I hired a newer, mid-1990s Hyundai, with fading black upholstery and power windows that didn't work. "You can keep a car in good condition for 30 years," said my driver cheerfully. With so few vehicles to go around, he said, used cars actually gain value over time in Myanmar, instead of depreciating as they do in most other countries. Owning a car "is the best investment there is," he said.
Cyclone Nargis has added to the woebegone air of Yangon. Although the city was spared some of the worst destruction that occurred in areas closer to the coast, felled trees nevertheless litter the place. Diplomats joked that at least now it's possible to see the city's historic buildings more clearly, since so many trees were uprooted or destroyed.
Crews of soldiers were busy clearing the debris, but many seemed more interested in hanging out than working. One group of a dozen or so uniformed young men sat glumly along the trunk of a giant dead tree, smoking cigarettes while one soldier gave another a haircut.
The cyclone made a marginal economy even weaker. At the Scott Market, a warren of tin-roofed storefronts popular with tourists, vendor after vendor said business was lousy, and had slowed even more since the storm. One young woman proffering bright blue, red and green longyis, or Myanmar-style sarongs, said she hadn't sold anything all day.
Only about 200,000 of Myanmar's 48 million people have working mobile phones. Residents say the government controls the issuance of SIM cards and prices them beyond most budgets. Although there are 100 or so Internet cafes in Yangon -- typically located in dark, narrow storefronts -- they rely on agonizingly slow connections and require generators to offset constant power outages.
International aid workers continue to operate in Yangon, though not as many as would normally be present in the aftermath of a natural disaster because the government has refused to grant many visas. Most of the aid workers hang out at the Traders Hotel, a bunkerlike building more than 20 stories high where many nongovernmental organizations from the West also now maintain offices.
During the day, the foreigners gather in the lobby; at night, they retire to the bar, which looks a bit like an airport lounge, with too much light, a dart board, and a menu that includes fish and chips, nachos and chicken burgers.
Aid workers said they were saddened by the low standard of living, the restrictions imposed by the government, and their own lack of access to cyclone areas. Several were convinced the hotel's rooms, and the main lobby area, were bugged by the ever-present "military intelligence."
At times, the notion of an all-powerful military with spies on every corner seemed almost laughable. One afternoon I drove past the Shwedagon Pagoda, a majestic golden stupa that is one of the most famous sites in Myanmar. On my left, two soldiers in uniform sputtered by in a ramshackle red Toyota sedan that looked like it had been built in the early 1980s.
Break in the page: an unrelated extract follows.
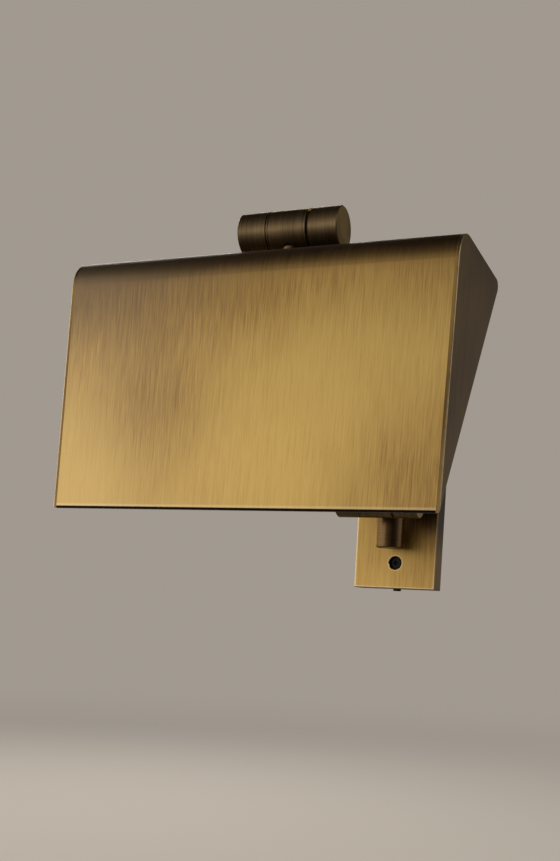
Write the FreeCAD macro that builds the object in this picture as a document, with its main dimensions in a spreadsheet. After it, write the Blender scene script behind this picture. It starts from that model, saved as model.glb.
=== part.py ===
"""Picture light: rectangular brass shade on a jointed arm with a box-shaped wall plate.

Frame: +Z up, +X to the right along the wall, +Y into the wall. The origin is the middle of the
wall plate on the wall face, so the whole fitting stands in front of the wall at negative Y.
"""
import FreeCAD, Part
import Sketcher
import math
import os
from FreeCAD import Placement, Rotation, Vector

DOC = FreeCAD.newDocument("picture_light")
SHEET = DOC.addObject("Spreadsheet::Sheet", "dims")

# ---------------------------------------------------------------------------
# Driving dimensions, millimetres and degrees. Each value is written once.
# ---------------------------------------------------------------------------
DIMENSIONS = {
    # wall plate: a shallow brass box over a steel bracket
    "plate_width": 60.0,
    "plate_height": 115.0,
    "plate_depth": 15.5,
    "plate_wall": 1.5,
    "plate_edge": 0.6,
    "fixing_offset": 39.2,
    "cover_hole_radius": 4.5,
    "cover_hole_rim": 0.6,
    "bracket_width": 46.0,
    "bracket_thick": 2.5,
    "bracket_gap": 2.0,
    "bracket_tab_depth": 7.0,
    "bracket_tab_width": 16.0,
    "wall_slot_spacing": 50.8,
    "wall_slot_radius": 2.5,
    "wall_slot_length": 12.0,
    "cable_hole_radius": 8.0,
    "grommet_lip": 1.5,
    "grommet_bore": 4.5,
    "saddle_width": 18.0,
    "saddle_thick": 5.0,
    "counterbore_depth": 3.5,
    "fixing_radius": 2.0,
    "fixing_head_radius": 3.5,
    "fixing_head_height": 2.5,
    "pillar_radius": 4.0,
    "edge_screw_radius": 2.8,
    "edge_screw_proud": 1.5,
    # terminal block and earth screw beside the saddle
    "block_width": 15.0,
    "block_depth": 9.0,
    "block_height": 24.0,
    "block_ways": 3.0,
    "terminal_radius": 2.2,
    "earth_radius": 2.0,
    "earth_head_radius": 4.0,
    "earth_stand": 3.0,
    "earth_head_thick": 2.2,
    "tag_thick": 0.8,
    "tag_length": 12.0,
    "earth_offset": 16.0,
    # vertical swivel barrel in front of the plate
    "barrel_radius": 9.3,
    "barrel_length": 59.4,
    "barrel_stand": 30.1,
    "swivel_height": 14.0,
    "swivel_chamber_radius": 6.5,
    "swivel_slot_angle": 130.0,
    "stub_radius": 5.0,
    "stub_depth": 3.0,
    "stub_nut_radius": 8.0,
    "stub_nut_thick": 3.0,
    # horizontal knuckles, the same at both ends of the arm
    "knuckle_radius": 11.35,
    "knuckle_length": 57.9,
    "centre_length": 21.7,
    "knuckle_reach": 27.5,
    "neck_radius": 6.0,
    "neck_bore": 3.2,
    "end_chamfer": 0.5,
    "thrust_gap": 1.7,
    "thrust_rim": 1.0,
    "thrust_inset": 0.3,
    "fibre_inset": 1.3,
    "running_gap": 0.05,
    # pivot bolts with nut, disc spring and end plugs
    "pivot_radius": 2.5,
    "pivot_socket": 2.3,
    "pivot_head_radius": 4.25,
    "pivot_head_height": 5.0,
    "recess_radius": 5.5,
    "recess_depth": 10.0,
    "spring_thick": 1.5,
    "nut_radius": 4.6,
    "nut_thick": 5.0,
    "plug_thick": 2.5,
    "chamber_radius": 8.0,
    "chamber_width": 9.0,
    "wire_slot": 6.0,
    # arm: a round tube between two forks
    "arm_length": 210.7,
    "arm_rise": 36.86,
    "arm_radius": 5.0,
    "arm_wall": 1.0,
    "fork_half_width": 24.0,
    "fork_clear": 1.05,
    "fork_depth": 8.0,
    "fork_thick": 13.0,
    "arm_socket": 5.0,
    "fit_gap": 0.05,
    # shade: a folded sheet between two flat end plates
    "shade_width": 215.0,
    "shade_front": 137.3,
    "shade_top": 80.9,
    "shade_fold": 16.2,
    "shade_wall": 1.5,
    "shade_tilt": 3.7,
    "shade_hang": 23.3,
    "shade_ahead": 47.6,
    "notch_half_width": 7.5,
    "notch_gap": 1.2,
    "end_thick": 2.0,
    "end_corner": 4.0,
    "end_edge": 0.7,
    # stem that carries the shade
    "stem_radius": 6.0,
    "thread_radius": 5.0,
    "stem_bore": 3.2,
    "collar_radius": 10.0,
    "collar_thick": 1.5,
    "washer_radius": 9.0,
    "washer_thick": 1.2,
    "stem_nut_radius": 8.1,
    "stem_nut_thick": 4.0,
    "stem_end": 1.5,
    "lock_radius": 2.3,
    "lock_gap": 0.3,
    "lock_sink": 0.5,
    "lock_angle": 242.0,
    # reflector liner, lamp bracket, lampholder and lamp
    "liner_wall": 0.8,
    "liner_gap": 4.0,
    "liner_fold": 14.0,
    "liner_front": 110.0,
    "liner_top": 58.0,
    "liner_end_gap": 3.5,
    "strap_thick": 1.5,
    "strap_width": 24.0,
    "strap_tail": 12.0,
    "strap_lead_ahead": 6.0,
    "strap_lead_drop": 40.0,
    "lead_loop": 18.0,
    "lamp_drop": 58.0,
    "lamp_ahead": 12.0,
    "holder_start": 62.0,
    "holder_base_radius": 11.0,
    "leg_behind_lamp": 13.0,
    "holder_base_length": 12.0,
    "holder_radius": 13.5,
    "holder_length": 34.0,
    "holder_wall": 1.6,
    "holder_nipple_radius": 4.9,
    "holder_nipple_nut": 7.5,
    "cap_radius": 6.9,
    "cap_length": 22.0,
    "lamp_radius": 12.5,
    "lamp_length": 66.0,
    "lamp_wall": 0.8,
    "filament_radius": 1.0,
    "filament_spread": 9.0,
    "filament_count": 4.0,
    # leads held inside the fitting
    "lead_radius": 1.2,
    "lead_bend": 5.0,
    "lead_tight_bend": 2.4,
    "bush_radius": 3.2,
    "bush_flange": 4.5,
    "bush_flange_thick": 0.8,
    "bush_bore": 1.6,
}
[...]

As they passed, I noticed two teddy bears in the rear windshield.
Whether spies are everywhere or not, it doesn't matter; local residents believe they are being watched, and that is all that counts. The government continues to arrest citizens who are openly critical of the regime, and it sends messages to residents through state media. The state-run New Light of Myanmar newspaper, for example, had an article warning that "unscrupulous elements" were spreading misinformation about the government's response to Cyclone Nargis.
Censorship boards decide what's shown in movie theaters, locals say. Two films were advertised along Yangon's main thoroughfare: "Aliens vs. Predator 2 -- Requiem" and "Fight Club," an Indian import bearing the same name as a Brad Pitt film.
Sanctions from the West have taken their toll, too. Among other things, they prevent U.S. banks from doing business in Myanmar. As a result, it's very difficult to use a U.S. credit card. The city functions primarily on cash; residents must carry fat wads of local currency, known as kyat. Or, they can use U.S. dollars -- but not just any greenbacks. All bills must be new and free of marks, tears or other blemishes; otherwise, they won't be accepted.
While browsing at a streetside bookseller one day, I picked out a laminated hardback titled "The New Burma," published by the Economic and Social Board of the Government of the Union of Burma in 1954. Written after Burma gained independence from Britain, but before the military came into power, it outlined bold goals for economic development, including a futuristic new engineering college and huge investments in electrical power, ports, railways and health care. A cartoon showed tractors replacing elephants for hauling lumber.
The book proudly suggested that Yangon -- or Rangoon as it then was known -- would someday have as many telephones per person as Tokyo. No one would compare Yangon to Tokyo now.